NeurIPS 2019
Sun Dec 8th through Sat the 14th, 2019 at Vancouver Convention Center
Reviewer 1
Originality: this work is an extension of "Unsupervised learning of visual representations by solving jigsaw puzzles" in 3D point cloud. The design is pretty natural and the paper has shown 3D design could be even simpler than its 2D counterpart since trivial solutions will not easily appear. The paper also shows through various experiments that the learned feature could be very helpful for different downstream tasks and is quite general for different learning frameworks. The overall contribution is valid yet a bit incremental. The references are ok as far as I could tell. Quality: the paper is technically sound with enough technical details provided.

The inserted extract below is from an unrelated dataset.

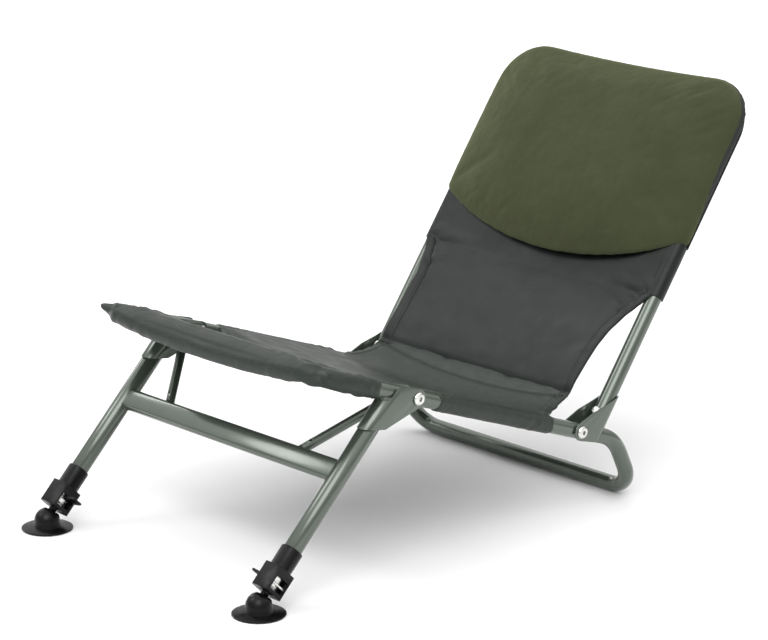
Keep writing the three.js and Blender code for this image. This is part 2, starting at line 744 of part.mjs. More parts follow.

The paper requires prealigned Clarity: the paper is clearly written and can be easily followed. Significance: self-supervised learning in 3D point cloud is an important problem in 3D computer vision. This paper has adapted an existing approach from 2D image world to process 3D point cloud. The approach is quite simple and natural. The change from 2D images seems quite small and the induced improvement is a bit marginal as well. The experiments are quite thorough though covering different 3D processing tasks and various baselines. I would say the paper has made a valid yet quite limited improvement without too many inspiring points, which would limit its influence in the community.
Reviewer 2
Originality: This paper is a novel combination of an existing method [7,21] for 2D images, to an existing task (point cloud feature learning). Given the success of [21], one would expect it also works for 3D representation where the spatial layout is equally or more important, which is confirmed by the results in this paper. The citations in this paper sufficiently cover related work. Quality: Most of the experimental results appear to be meaningful and support claimed advantages of this method: architecture-agnostic, avoids reconstruction metric, helps supervised down-stream tasks. But the comparison to alternative methods in Table 1 is weakened by the fact that model architectures used by the baseline methods are not mentioned. Given the significant gap between PointNet + Pre-training vs DGCNN + Pre-Training, I wonder how much of the improvement simply comes from a better architecture (DGCNN). For example, FoldingNet which uses a PointNet-like architecture is actually better than this method + PointNet as shown in Table 1. There's also a minor problem: page 4 L 152 "no limitation is needed on the receptive field size" is not supported by any analysis/results, it would be helpful to mention the receptive field size of the two base architectures studied in this paper. Clarity: The paper is well organized and has provided enough details for reproducing this results. Significance: This paper is addressing a important problem that has potentially big impact. However I'm not confident if it is advancing the state-of-the-art due to a concern stated above. Update after rebuttal: Thanks for providing the numbers I requested in the original review. Changed my overall scores accordingly.
Reviewer 3
This paper proposed a self-supervised method for learning representation from unlabelled point clouds. By random displacing the point clouds and training a network to reconstruct them, good feature representation can be learned, which can benefit the downstream tasks. Self-supervised learning is a hot topic in recent years. The authors extended the idea of [21] to 3D point clouds and showed its effectiveness. The proposed method is simple and easy-to-implement. The main weakness is that the performance gain is limited according to table II and III.